Just wait until Lennart pushes his idea of doing linking entirely via dlopen() in systemd (see the story from a few days ago). Last bits of sane and efficient means to track dependencies will be gone forever after that. Good luck creating any lean Docker/k8s images without pulling in systemd-based stack after that.
Thank you. So is this a Vulkan emulator which does not send the commands into a software renderer but rather to the host's GPU? What reserves the resources on the GPU, also this driver? Can one reserve resources explicitly through the API or does this happen dynamically, as-needed? Because if explicitly, then I'd wonder if this is also part of the library, of the Vulkan spec, or if it is some Mesa offering.
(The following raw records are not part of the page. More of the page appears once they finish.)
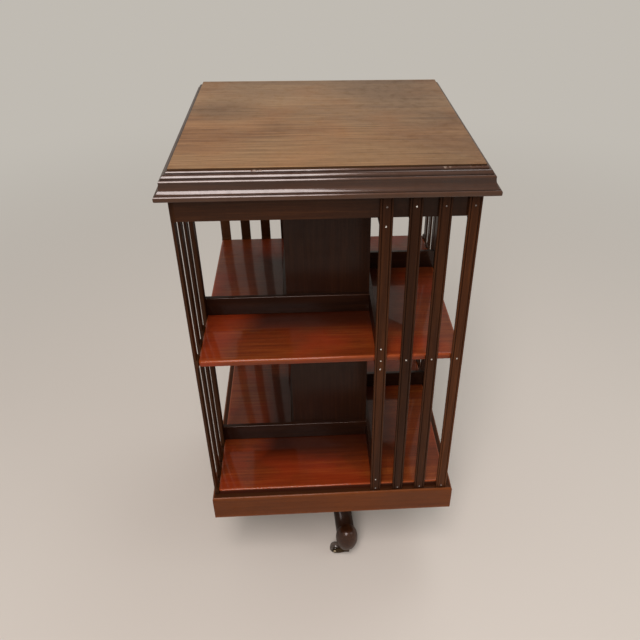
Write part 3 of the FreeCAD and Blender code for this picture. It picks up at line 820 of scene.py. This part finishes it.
rail_outline = plinth_outline()
for quarter, side in enumerate(sides):
    bar = mitred_bar(rail_outline, 3, 0.1 * mm)
    marks = wear_marks(rail_outline, len(bar), 0.0016)
    # The ledge round the shelf is made darker and duller.
    ledge = (rail_outline[:, 1] > plinth_high[2] - 0.2 * mm) & (rail_outline[:, 0] < plinth_out - 2.5 * mm)
    marks["grimed"] = np.maximum(marks["grimed"], 0.85 * ledge)
    make_piece("plinth_bar_" + side, [quarter_turned(bar, quarter)], "case",
               plinth_wood[side_grain[side]], ["plinth_rail_" + side], marks=marks)
print("plinth", round(2 * plinth_out, 4), "m square")

# %% [markdown]
# ## Slats and their brads
#
# Four slats close the right-hand part of each side. Each has a bead along both edges of its face and
# a groove beside the bead, so it catches two thin lines of light. Small iron brads hold it to every
# board it crosses; their heads were rubbed bright when the case was polished. Where a slat crosses an
# open tier its back is planed thinner, so light shows between slats that are seen nearly edge on. The
# first slat covers the ends of the rails and keeps its full thickness.

# %% Slats
def slat_outline(width, thickness):
    """The section as (x, y), face towards -y: half-round beads, V grooves and a flat between them."""
    half = width / 2
    bead, groove, rise = 1.6 * mm, 1.0 * mm, 1.3 * mm
    pen = Pen(-half, 0.0)
    pen.line(0, -(thickness - bead))
    pen.round(bead, bead, 180, 325, 12)
    x, y = pen.points[-1]
    pen.line(-half + 2 * bead + 0.25 * groove - x, -(thickness - rise) - y)
    pen.line(groove, -rise + 0.15 * mm)
    pen.line(0.3 * mm, -0.15 * mm)
    flat = pen.points[-1][0]
    left = np.array(pen.points)
    right_half = left[::-1] * (-1, 1)
    return np.concatenate([left, [(flat / 2, -thickness), (-flat / 2, -thickness)], right_half])


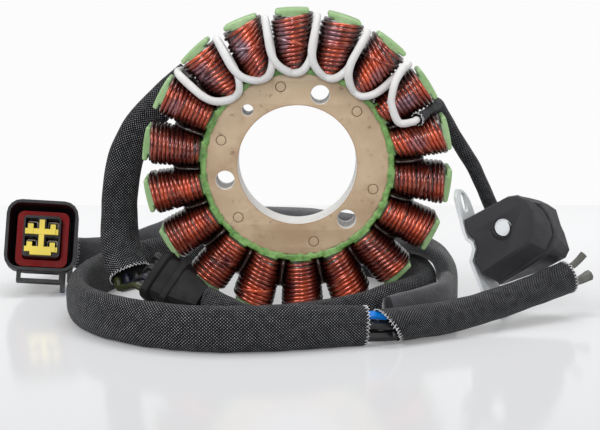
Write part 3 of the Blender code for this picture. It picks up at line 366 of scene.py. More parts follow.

It's basically allowing you to use the vulkan API on the virtualized guest, by writing vulkan API commands in a ring buffer in memory that is visible both by guest and host. These memory regions are only alive and accessible as long as the allocation lives, which is controlled by virtio control commands (in specific, create, map, unmap, destroy BLOB where a blob is the shared memory allocation).
This allows textures shaders and generally large amounts of data to skip being copied to and from the virtqueues, which is the usual method of virtio communication.
So to answer your question, if you use the Vulkan API on a guest to for example query the available Vulkan devices, if the correct mesa library is installed and virtio-gpu Venus is available, you will be able to use resources on the host with the Vulkan API.
Just because the complexity is hidden from you doesn't mean it's not there. You have no idea what is statically bundled into the CUDA libs.